Au-delà du lien social de proximité, acheter en friperie peut aussi être synonyme d’action sociale. « C’est plus qu’un achat. C’est un achat responsable, écologique et solidaire », selon Hafida, responsable du magasin Oxfam de Lille. Du côté des boutiques solidaires, tous les budgets et tous les styles sont possible grâce aux dons et au travail de bénévoles. En plus d’offrir la possibilité à des personnes à faible revenu de se vêtir, cela permet surtout de contribuer au financement des actions de l’association propriétaire. « Quand on achète à Oxfam, à Chez Henry, à l’Armée du Salut ou Emmaüs, c’est un peu plus que d’acheter de la seconde main. Là, il y a un petit plus : on soutient une action. »
Lucie GRIVEAU
Zoom sur … l’attractivité des friperies à l’ère des réseaux sociaux
Les friperies utilisent depuis quelques années les réseaux sociaux et notamment Instagram afin de se rendre attractives et d’être connues du grand public.
Fleurissant à tous les coins de rues, ces magasins de vente de vêtements de seconde main se démarquent des grandes enseignes de type fast fashion de par leur éthique.
Afin de se rendre visibles, les friperies s’approprient le réseau social Instagram pour faire leur publicité en visant des publics précis. Néanmoins, leur utilisation de ce réseau varie selon le profil du magasin.

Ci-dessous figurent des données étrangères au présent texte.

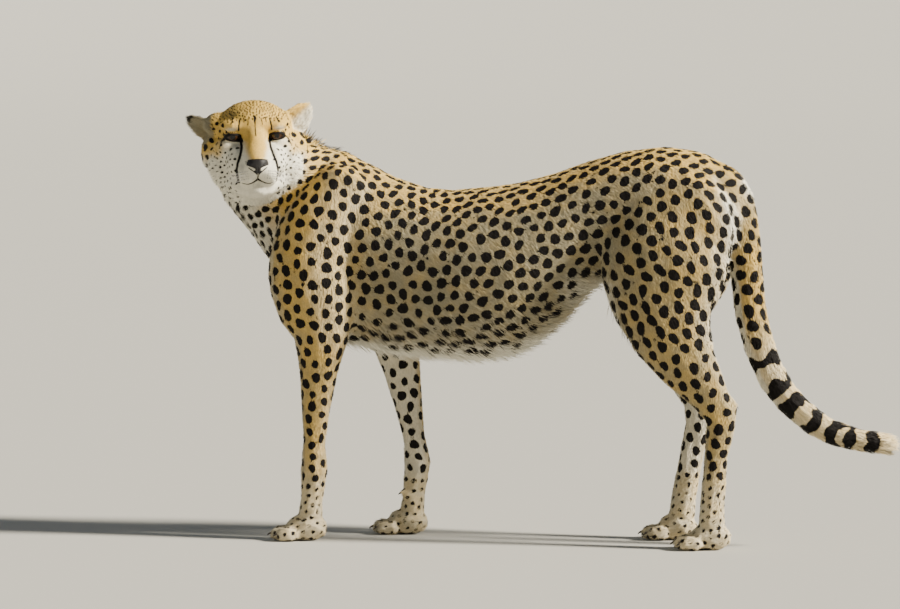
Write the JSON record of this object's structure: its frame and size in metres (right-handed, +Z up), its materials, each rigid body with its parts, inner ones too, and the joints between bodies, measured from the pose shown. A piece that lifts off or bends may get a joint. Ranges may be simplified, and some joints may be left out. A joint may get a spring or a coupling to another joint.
{
  "type": "cheetah model",
  "caption": "Life-size still model of a standing adult cheetah, its head turned over the left shoulder and its tail hanging; it rests on four paws.",
  "frame": {"origin": "on the floor, under the middle of the animal's bounding box", "axes": "+X from head to tail along the body, +Z up; the animal's left side faces -Y"},
  "size_m": [1.3376, 0.3572, 0.8357],
  "materials": {
    "coat": "short tawny fur with solid black spots, white beneath",
    "nose_leather": "moist black nose leather",
    "eye": "wet amber-brown eye with a round pupil",
    "claw": "dark worn horn"
  },
  "bodies": {
    "root": {"ear_left": "coat", "ear_right": "coat", "eye_left": "eye", "eye_right": "eye", "forearm_left": "coat", "forearm_right": "coat", "forepaw_left": "coat", "forepaw_left_claw_1": "claw", "forepaw_left_claw_2": "claw", "forepaw_left_claw_3": "claw", "forepaw_left_claw_4": "claw", "forepaw_left_claw_5": "claw", "forepaw_right": "coat", "forepaw_right_claw_1": "claw", "forepaw_right_claw_2": "claw", "forepaw_right_claw_3": "claw", "forepaw_right_claw_4": "claw", "forepaw_right_claw_5": "claw", "head": "coat", "hindpaw_left": "coat", "hindpaw_left_claw_1": "claw", "hindpaw_left_claw_2": "claw", "hindpaw_left_claw_3": "claw", "hindpaw_left_claw_4": "claw", "hindpaw_right": "coat", "hindpaw_right_claw_1": "claw", "hindpaw_right_claw_2": "claw", "hindpaw_right_claw_3": "claw", "hindpaw_right_claw_4": "claw", "neck": "coat", "nose": "nose_leather", "shank_left": "coat", "shank_right": "coat", "tail_lower": "coat", "tail_root": "coat", "tail_tip": "coat", "tail_upper": "coat", "thigh_left": "coat", "thigh_right": "coat", "trunk": "coat", "upper_arm_left": "coat", "upper_arm_right": "coat"}
  },
  "joints": []
}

La cocréatrice de Frip’Up affirme que leur utilisation d’Instagram reste ponctuelle. Néanmoins, les clients affluent davantage lorsqu’ils « se montrent physiquement à la caméra ».
Ici, les réseaux ne sont pas vus de prime abord comme un moyen de faire de la publicité, mais comme une façon de créer un lien virtuel avec les clients.
C’est aussi ce que met en avant le gérant de la friperie Yemma qui explique que les réseaux sociaux leur permettent de se rapprocher de leurs clients, ce que les grandes enseignes n’ont pas.
Enfin, les friperies publient des stories (des courtes vidéos éphémères) et des posts en portant les vêtements mis en vente. La friperie Slowmod propose régulièrement des idées de tenues à porter. Les clients découvrent l’enseigne avant même de se rendre sur place.
Afin de se démarquer des grandes enseignes et d’attirer les consommateurs, les friperies s’appuient sur les réseaux sociaux pour créer un lien de proximité avec leurs clients.